Rudy: You are a professional editor/writer (playwright, poet, and critic), musician, organizer, filmmaker, producer, arts administrator, and radio host. You do extensive traveling and presentations in high schools, universities at home and abroad. How do you manage to have the time and energy for such a schedule of activities? What motivates you, drives you to give so much of your energy and time?

Kalamu: I manage because this is all that I do and because I have the firm support of my wife, my immediate family, and a far flung net of extended family, friends and colleagues. The approval and support of that community is a tremendous validation that enables me emotionally to continue regardless of the hardships and obstacles. I get emails from people worldwide letting me know how much e-drum means to them.

Two weeks ago, I walked into a small restaurant and bar in inner city New Orleans. I was there to buy a catfish plate. While waiting for my order, the brother sitting at the bar next to me called my name. We struck up a conversation. He remembers me from the seventies. He is a welder. He studies African cultures. Sema Swahili (speaks Swahili) to me. Drops a Hausa phrase on me. If you saw him, the last thing you would think is intellectual. His speech is not proper nor laced with big words, but he is an organic, working-class intellectual. He tells the waitress that I am a great writer, and encourages me to keep writing.

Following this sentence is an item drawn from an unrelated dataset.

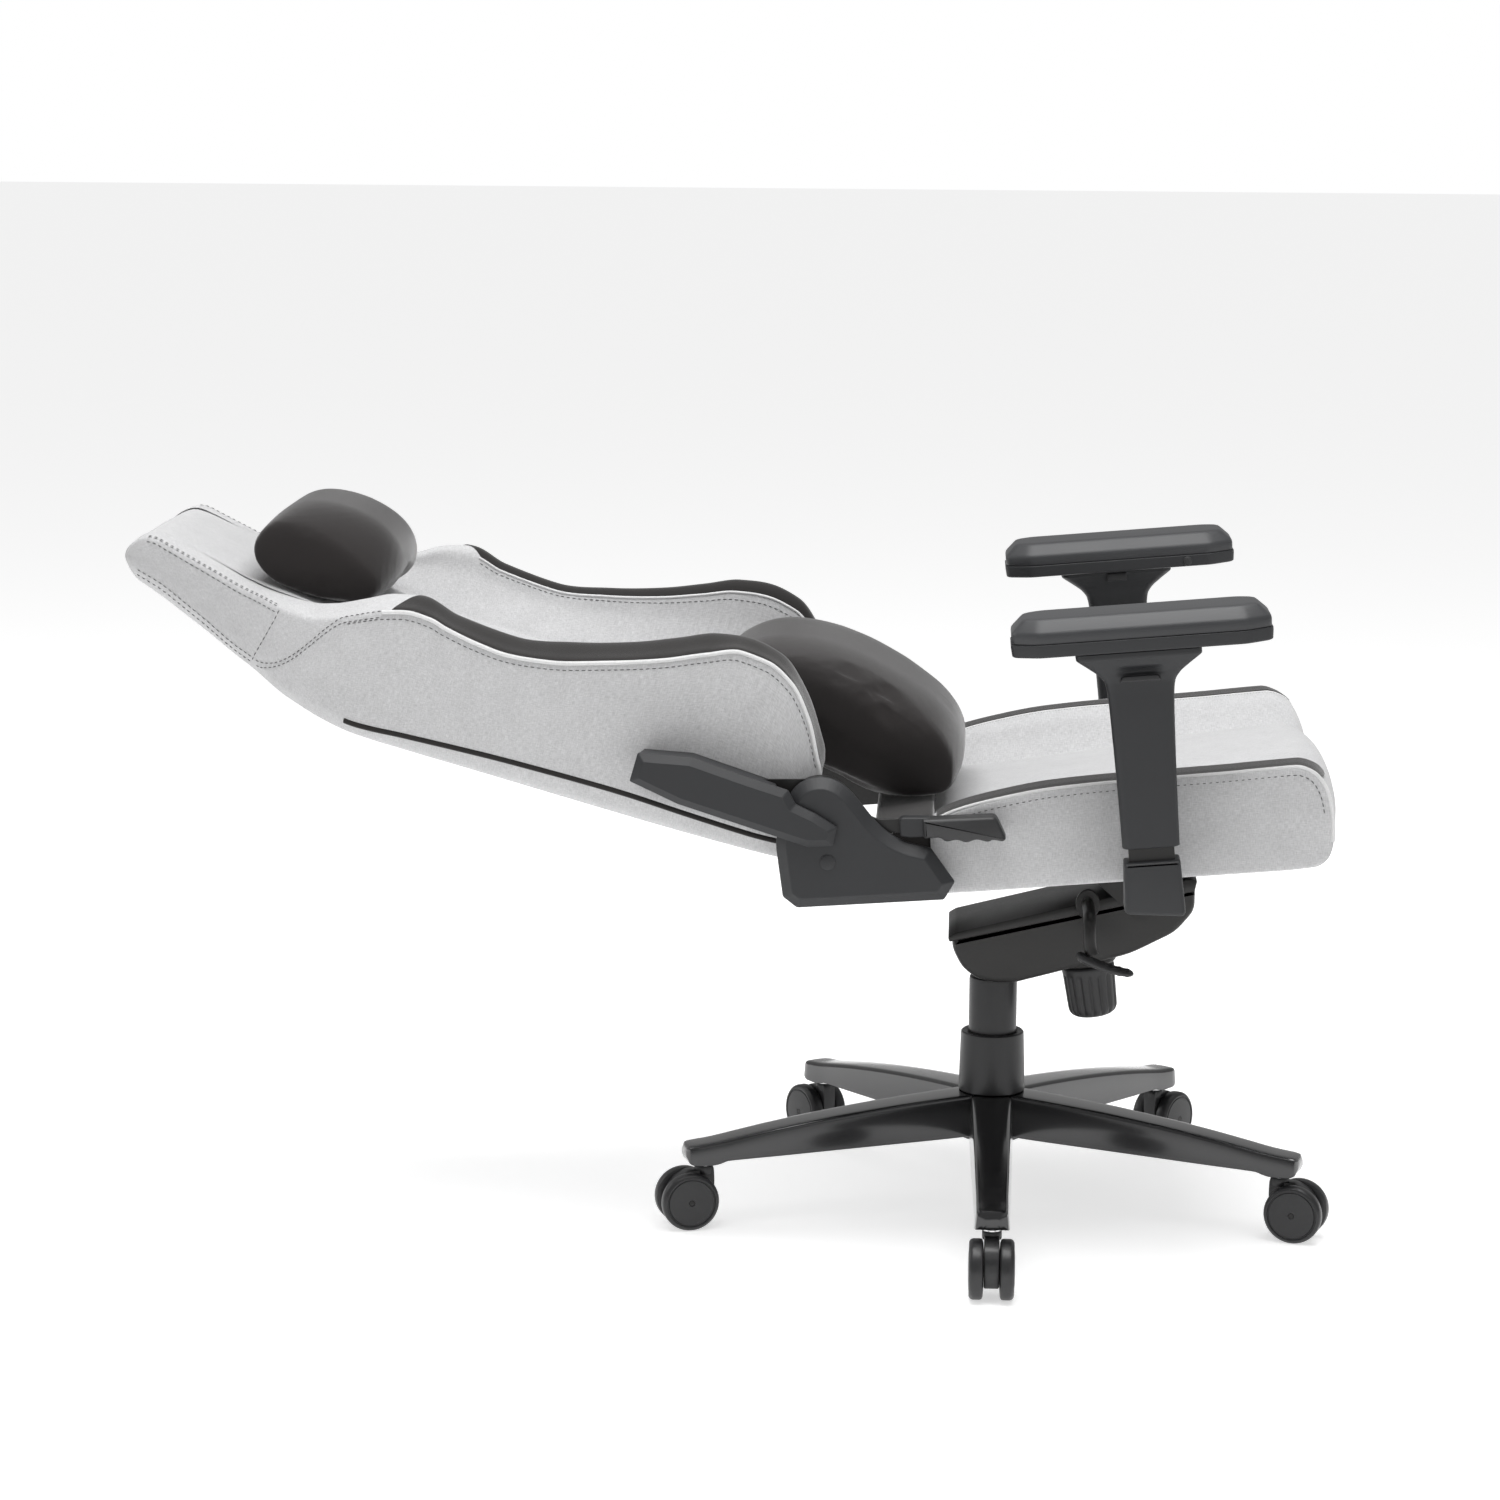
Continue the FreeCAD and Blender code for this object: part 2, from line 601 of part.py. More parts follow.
# ---- backrest ---------------------------------------------------------------------------------------
def backrest():
    rail_out, rail_in = back_width / 2 - 20, back_width / 2 - 45
    frame = piece("backrest_frame", BACK)
    low, high = back_rail_rear, back_rail_front
    for across in (60, 250, 445):
        extrude(frame, "XY", low, high, box(-rail_out, across, rail_out, across + 25))
    for near, far in ((rail_in, rail_out), (-rail_out, -rail_in)):
        extrude(frame, "XY", low, high, box(near, 20, far, 470))
    half = back_panel_width / 2
    base = back_rail_front + soft_gap
    cushion = piece("backrest_cushion", BACK)
    extrude(cushion, "YZ", -half, half, [(6, base), (474, base), (474, back_front + 8),
        (430, back_front), (8, back_front)])
    head = piece("backrest_head", BACK)
    tip = head_top
    extrude(head, "YZ", -half, half, [
        (474.5, -72), (474.5, 22), (546, 29.7), (610, 33), (tip - 71, 42), (tip - 29, 48),
        (tip - 7, 34), (tip, 10), (tip - 7, -6),
        (tip - 34, -12), (651, -33), (593, -53), (540, -68)])
    soften(head, 8, X_AXIS, lambda middle: middle.y > head_top.value - 12)
    corner = half - 34
    for side in (-1, 1):
        extrude(head, "XY", -90, 70, [
            (side * (half + 1), tip - 90), (side * (half + 1), tip + 2),
            (side * corner, tip + 2)], cut=True)
    panel = piece("backrest_rear_panel", BACK)
    rear = back_rail_rear - soft_gap
    extrude(panel, "YZ", -rail_out, rail_out, [
        (8, rear), (8, -62), (22, -79), (214, -83), (380, -82), (474, -79), (474, rear)])
    soften(panel, 18, Y_AXIS, lambda middle: middle.z < -75)
    for name, side in SIDES:
        wing = piece("backrest_wing_%s" % name, BACK)
        outer = back_width / 2
        low, high = sided(side, half + soft_gap, outer)
        crest = wing_top
        extrude(wing, "YZ", low, high, [
            (8, base), (10, 36), (37, crest - 45), (63, crest - 17), (91, crest - 4), (118, crest),
            (148, crest - 9), (188, crest - 27),
            (242, crest - 45), (298, crest - 61), (341, crest - 67), (403, crest - 66),
            (450, crest - 70), (500, 34), (545, 8), (560, base)])
        low, high = sided(side, rail_out + soft_gap, outer)
        extrude(wing, "YZ", low, high, [(8, -48), (8, base + 1), (560, base + 1), (572, -22), (540, -52)])
        low, high = sided(side, half + soft_gap, outer)
        extrude(wing, "YZ", low, high, [(475, -50), (475, base + 1), (560, base + 1), (572, -22),
            (540, -52)])
        for spot in (75, 150):
            low, high = sided(side, rail_out - 1, outer + 1)
            extrude(wing, "YZ", low, high, (spot, -24, 7 + soft_gap), cut=True)
        reach = shoulder_reach
        extrude(wing, "XY", -70, 200, [
            (side * outer, reach - 120), (side * (outer + 20), reach - 120),
            (side * (outer + 20), reach + 20),
            (side * (half + 8), reach + 20)], cut=True)


def pillows():
    half = pillow_width / 2
    lumbar = piece("lumbar_pillow", BACK)
    rest = back_front + soft_gap
    extrude(lumbar, "YZ", -half, half, [
        (-134, 24.6), (-84, 5.4), (-54, 5.4), (5, rest), (130, rest), (142, 40), (138, 84),
        (110, 112), (80, 121), (46, 124),
        (-8, 118), (-51, 107), (-94, 91), (-119, 68), (-130, 45)])
    half = head_pillow_width / 2
    head = piece("headrest_pillow", BACK)
    extrude(head, "YZ", -half, half, [
        (482, 56), (498, 36), (546, 30.1), (601, 32.9), (624, 50), (630, 70), (619, 95), (598, 105),
        (561, 106), (522, 95), (490, 76)])


# ---- armrests ---------------------------------------------------------------------------------------
def armrests():
    for name, side in SIDES:
        half_thick = sleeve_thick / 2
        sleeve = piece("armrest_sleeve_%s" % name, SEAT)
        low, high = sided(side, arm_x - half_thick, arm_x + half_thick)
        extrude(sleeve, "YZ", low, high, [
            (arm_y - 27.5, sleeve_bottom), (arm_y + 27.5, sleeve_bottom),
            (arm_y + 33, sleeve_top + 1), (arm_y - 33, sleeve_top + 1)])
        flare_low = box(low, arm_y - 33, high, arm_y + 33)
        wide_low, wide_high = sided(side, arm_x - platform_width / 2, arm_x + platform_width / 2)
        flare_high = box(wide_low, arm_y - platform_length / 2, wide_high, arm_y + platform_length / 2)
        loft(sleeve, "XY", ((sleeve_top, flare_low), (platform_top - 7, flare_high)))
        extrude(sleeve, "XY", platform_top - 7, platform_top, flare_high)
        play = 0.35
        low, high = sided(side, arm_x - post_thick / 2 - play, arm_x + post_thick / 2 + play)
        cavity = box(low, arm_y - post_width / 2 - play, high, arm_y + post_width / 2 + play)
        extrude(sleeve, "XY", sleeve_bottom - 1, sleeve_top - 1, cavity, cut=True)
        extrude(sleeve, "XY", platform_top - 14, platform_top + 1, (side * arm_x, arm_y,
            6 + running_gap), cut=True)

        trigger_z = sleeve_top + 10
        low, high = sided(side, arm_x + 4.5, arm_x + 40)
        extrude(sleeve, "YZ", low, high, box(arm_y - 20.5, trigger_z - 5, arm_y + 20.5, trigger_z + 5),
            cut=True)
        trigger = piece("armrest_height_button_%s" % name, SEAT)
        low, high = sided(side, arm_x + 5 + button_travel, arm_x + 19)
        extrude(trigger, "YZ", low, high, box(arm_y - 20, trigger_z - 4.5, arm_y + 20, trigger_z + 4.5))

        side_z = platform_top - 9
        inner_face = arm_x - platform_width / 2
        low, high = sided(side, inner_face - 2, inner_face + 9 + button_travel)
        extrude(sleeve, "YZ", low, high, box(arm_y - 11.4, side_z - 4.9, arm_y + 11.4, side_z + 4.9),
            cut=True)
        key = piece("armrest_side_button_%s" % name, SEAT)
        low, high = sided(side, inner_face - 1.5, inner_face + 8)
        extrude(key, "YZ", low, high, box(arm_y - 11, side_z - 4.5, arm_y + 11, side_z + 4.5))

        swivel = piece("armrest_swivel_plate_%s" % name, SEAT)
        extrude(swivel, "XY", platform_top + 0.3, platform_top + 3.3, (side * arm_x, arm_y, 21))
        extrude(swivel, "XY", platform_top - 13, platform_top + 1, (side * arm_x, arm_y, 6))
        slide = piece("armrest_slide_plate_%s" % name, SEAT)
        low, high = sided(side, arm_x - 18, arm_x + 18)
        extrude(slide, "XY", platform_top + 3.6, platform_top + 6.6, box(low, arm_y - 25, high,
            arm_y + 25))

        bottom = platform_top + 0.6
        top = bottom + pad_base_thick
        half_length, half_width = pad_length / 2, pad_width / 2
        middle = arm_y - 4
        low, high = sided(side, pad_x - half_width, pad_x + half_width)

        def rim(inset):
            """The pad's outline seen from above, with its corners cut."""
            across = (low + inset, high - inset)
            along = (middle - half_length + inset, middle + half_length - inset)
            cut_x, cut_y = 16, 26
            return [
                (across[0] + cut_x, along[0]), (across[1] - cut_x, along[0]),
                (across[1], along[0] + cut_y),
                (across[1], along[1] - cut_y), (across[1] - cut_x, along[1]),
                (across[0] + cut_x, along[1]),
                (across[0], along[1] - cut_y), (across[0], along[0] + cut_y)]

        base = piece("armrest_pad_base_%s" % name, SEAT)
        extrude(base, "XY", bottom, top, rim(0))
        room_y, room_x = 27 + pad_travel, 22.5 + pad_shift
        near, far = sided(side, arm_x - room_x, arm_x + room_x)
        extrude(base, "XY", bottom - 1, platform_top + 6.9, box(near, arm_y - room_y, far,
            arm_y + room_y), cut=True)
        button_y, button_z = middle - half_length + 52, bottom + 6.3
        face = pad_x - half_width
        near, far = sided(side, face - 1, face + 10)
        extrude(base, "YZ", near, far, (button_y, button_z, 5.3), cut=True)
        button = piece("armrest_round_button_%s" % name, SEAT)
        near, far = sided(side, face - 1.2, face + 10 - button_travel)
        extrude(button, "YZ", near, far, (button_y, button_z, 5))

        pad = piece("armrest_pad_%s" % name, SEAT)
        extrude(pad, "XY", top, top + pad_thick - 12, rim(1.5))
        loft(pad, "XY", ((top + pad_thick - 12, rim(1.5)), (top + pad_thick, rim(12))))


star_base()
gas_lift()
casters()
tilt_housing()
tension_knob()
height_lever()
seat_plate()
seat_frame()
seat_upholstery()
armrest_mounts()
recliners()
backrest()
pillows()
armrests()
doc.recompute()

for item in doc.Objects:
    if "Invalid" in item.State or "Error" in item.State:
        raise RuntimeError("%s (%s) did not build" % (item.Label, item.Name))
os.makedirs("parts", exist_ok=True)
for body in pieces:
    shape = body.Shape
    if shape.isNull() or not shape.isValid():
        raise RuntimeError("%s has no valid shape" % body.Label)
    shape.exportStep("parts/%s.step" % body.Label)
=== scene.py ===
import math
import bpy
import numpy as np
from mathutils import Matrix


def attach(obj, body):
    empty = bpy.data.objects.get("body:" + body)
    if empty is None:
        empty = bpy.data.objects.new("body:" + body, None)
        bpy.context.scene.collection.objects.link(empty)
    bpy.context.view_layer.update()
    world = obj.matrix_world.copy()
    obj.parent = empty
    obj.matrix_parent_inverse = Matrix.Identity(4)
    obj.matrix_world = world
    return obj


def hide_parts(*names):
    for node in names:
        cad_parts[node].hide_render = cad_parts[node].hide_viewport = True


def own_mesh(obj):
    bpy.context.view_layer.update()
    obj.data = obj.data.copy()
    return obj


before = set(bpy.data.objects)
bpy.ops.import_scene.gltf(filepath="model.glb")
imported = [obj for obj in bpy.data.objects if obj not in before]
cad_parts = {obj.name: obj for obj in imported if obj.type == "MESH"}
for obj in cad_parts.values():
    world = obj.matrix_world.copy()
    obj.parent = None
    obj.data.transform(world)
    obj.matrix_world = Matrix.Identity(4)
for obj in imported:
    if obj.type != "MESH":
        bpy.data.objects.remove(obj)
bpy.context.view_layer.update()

scene = bpy.context.scene

# ---- studio ----------------------------------------------------------------------------------------
# A pale seamless floor under one large overhead softbox, with a weaker one beside the camera.
# The camera looks at the chair's right side from a little above the seat, through a long lens.
CAMERA_PLACE = np.array([-4.1982, 0.0399, 1.2123])
CAMERA_DOWN, CAMERA_TURN, CAMERA_ROLL = 0.1716, 0.0516, 0.0068
CAMERA_LENS, FILM_WIDTH = 98.413, 36
FLOOR_HALF = 30

ahead = np.array([math.cos(CAMERA_DOWN) * math.cos(CAMERA_TURN),
    math.cos(CAMERA_DOWN) * math.sin(CAMERA_TURN),
                  -math.sin(CAMERA_DOWN)])
right = np.cross(ahead, (0, 0, 1))
right /= np.linalg.norm(right)
up = np.cross(right, ahead)
right, up = (math.cos(CAMERA_ROLL) * right + math.sin(CAMERA_ROLL) * up,
             math.cos(CAMERA_ROLL) * up - math.sin(CAMERA_ROLL) * right)
camera_data = bpy.data.cameras.new("camera")
camera_data.sensor_width, camera_data.lens = FILM_WIDTH, CAMERA_LENS
camera = bpy.data.objects.new("camera", camera_data)
scene.collection.objects.link(camera)
pose = np.eye(4)
pose[:3, 0], pose[:3, 1], pose[:3, 2], pose[:3, 3] = right, up, -ahead, CAMERA_PLACE
camera.matrix_world = Matrix(pose.tolist())
scene.camera = camera
scene.view_settings.view_transform = "Standard"


def softbox(name, place, target, size, power):
    """A square area light of that size in metres and power in watts, turned to face its target."""
    data = bpy.data.lights.new(name, "AREA")
    data.size, data.energy = size, power
    lamp = bpy.data.objects.new(name, data)
    scene.collection.objects.link(lamp)
    away = np.array(place, float) - np.array(target, float)
    away /= np.linalg.norm(away)
    side = np.cross((0.0, 1.0, 0.1), away)
    side /= np.linalg.norm(side)
    turn = np.eye(4)
    turn[:3, 0], turn[:3, 1], turn[:3, 2], turn[:3, 3] = side, np.cross(away, side), away, place
    lamp.matrix_world = Matrix(turn.tolist())


softbox("overhead", (-0.4, 0.1, 3.2), (0, 0.2, 0.4), 2.6, 110)
softbox("beside_camera", (-3.4, -2.0, 1.5), (0, 0.2, 0.5), 1.6, 4)
softbox("behind_head", (0.6, 3.4, 1.8), (0, 0.3, 0.5), 1.6, 17)
world = bpy.data.worlds.new("studio")
scene.world = world
world.use_nodes = True
world.node_tree.nodes["Background"].inputs["Color"].default_value = (1, 1, 1, 1)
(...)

Affirmation like that is a major fuel for me, much more so than a positive review from a literary critic, because although I, like everybody, like to get positive reviews, there can be no greater positive review than a Black person walking up to you on the street or in a bar, or a church, or wherever, and telling you that your work is meaningful to them, howsoever they might give you praise. Because of my orientation, that brother in the bar means a lot to me. This work that I do is my life, my religion. Just like many of the jazz musicians I admire would say that jazz is their religion. Well writing (in the broad neo-griot concept of writing with text, sound and light) is my religion. And I am a devout disciple.